On Sunday, January 3, 2016, Tom Lane <> wrote:

> Peter Geoghegan < <javascript:;>> writes:
> > On Sun, Jan 3, 2016 at 4:32 PM, Tom Lane <
> <javascript:;>> wrote:
> >> If we fix this, I believe we could also remove the weasel wording that
> was
> >> added to create_policy.sgml in commit 43cd468cf01007f3 about how the
> >> system might transiently fail to enforce row security correctly.

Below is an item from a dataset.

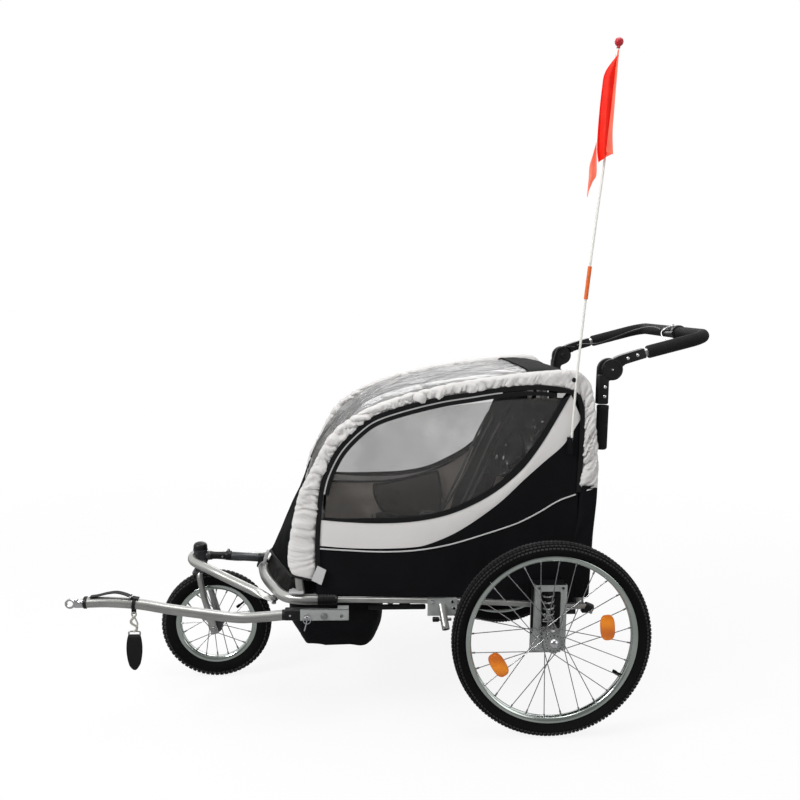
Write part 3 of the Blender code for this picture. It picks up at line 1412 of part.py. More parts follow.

> > IIUC, then what you say here isn't true, because that issue was about
> > a transient failure without the involvement of *any* DDL from start to
> > finish. CREATE POLICY accepts subqueries referencing other relations
> > in its USING quals. This seems to be idiomatic usage of CREATE POLICY,
> > in fact.
> > See my original isolation tester test case, where only the setup
> involves DDL:
> >
> Hmm.  I agree that this test case's behavior does not depend on CREATE
> POLICY's lock mismanagement.  I think what is going on here is that the
> RLS quals are being checked with an older snapshot than what controls
> the output of the UPDATE RETURNING.  Even the EPQ recheck that's done
> after getting update lock on the "information" row doesn't fix it,
> because we *don't* insist on taking an update lock on the "users" table,
> so we don't see the new value of that row.
> If that diagnosis is correct, you could fix it by changing the RLS
> policies' sub-selects to use SELECT FOR UPDATE, though the loss of
> concurrency might well be unacceptable.
> In any case, the text in create_policy.sgml seems to be a misleading
> description of the problem, as it's talking about DDL modifications
> which are *not* what's happening here.

There was some debate about the right place for that discussion as there
didn't seem to be any particularly ideal location. I had been intending to
have a locking section in the RLS section rework.